If the opposition does manage to win control of the assembly despite all these hindrances, it would be a body blow to Chavismo, the anti-imperialistic and anti-capitalistic movement founded by Chávez and carried on by Maduro. Assuming, that is, the PSUV chooses to accept a defeat. If past elections provide any clue, it won’t quietly cede power: When the government lost key governorships and city halls, Chávez and Maduro created parallel governments that usurped the functions and funds of the legitimately elected leaders. Miranda State Governor Henrique Capriles Radonski, for example, who narrowly lost the presidency to Maduro in a special election in 2013, now vies for funding with CorpoMiranda, a government entity that is overseen by the man he beat for the governorship.

This time, an opposition win at the polls could lead to the outgoing assembly passing a new law, allowing Maduro to rule by decree for the life of the new assembly. Maduro and his supporters could also attempt to strip away powers from the assembly, such as control of the budget, while trying to stave off a recall referendum or lose control of the judiciary, Electoral Council, and other theoretically autonomous state agencies. “But this will be uncharted waters for Chavismo, and it is hard to know what will happen,” warned Smilde.

Some hint of what might come if the opposition wins came this past week, when Caracas residents were treated to a display of the government’s power in the form of a long convoy of National Guard vehicles, which wound through the city’s main arteries before heading out on the sole highway to the west.
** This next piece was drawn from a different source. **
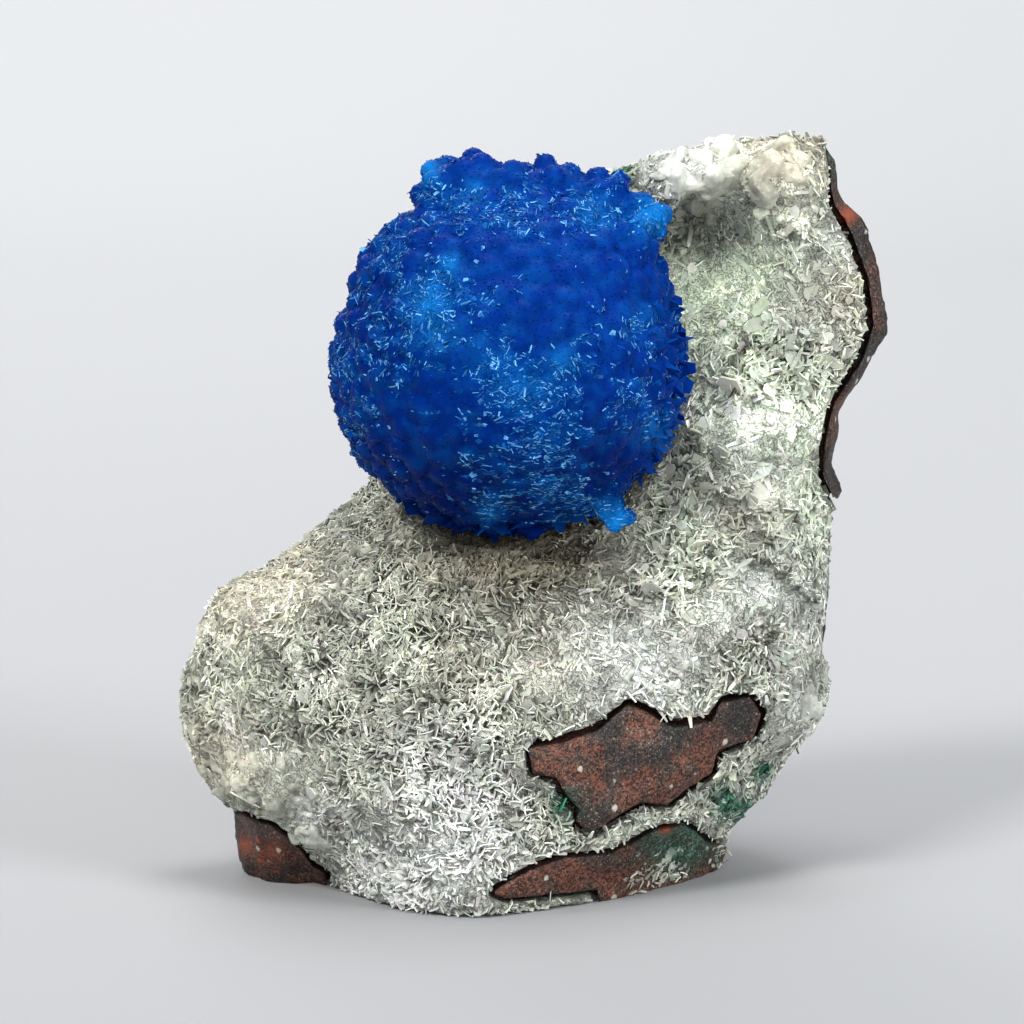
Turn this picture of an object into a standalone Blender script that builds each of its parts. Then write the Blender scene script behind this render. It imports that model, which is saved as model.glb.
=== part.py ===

All of the vehicles were newly imported from China, with the trucks carrying freshly painted “Internal Order” signs. Among them were at least 40 anti-riot vehicles, including those equipped with water cannons.

The message was not lost on those watching. “They don’t have dollars to import food or medicine, but they have the lettuce [slang for dollars] to buy equipment to suppress us,” said David López, a 62-year-old taxi driver in the central city of Maracay who witnessed the parade. “They will do anything to maintain power.”

The threat is not an abstract one: On Nov. 26, a prominent opposition leader, Luis Manuel Díaz, was assassinated while addressing a crowd in the central agrarian state of Guárico. The government subsequently claimed that he had been caught in a gun battle between two rival criminal groups, but PSUV activists subsequently suggested on talk radio that the MUD might have paid to have him killed to gain sympathy votes. And there are fears that supporters of either side could take to the streets if their party loses, especially following last year’s violent protests that claimed more than 40 lives.

Salanova scoffs at such claims. Eschewing security personnel, she has walked through many Chavista neighborhoods, talking to voters and trying to win their support. “I’m not afraid, and I don’t need bodyguards,” she said. “I want to spread my message that we can resolve our problems by working together. And I really think I can win even though it’s not a fair fight.”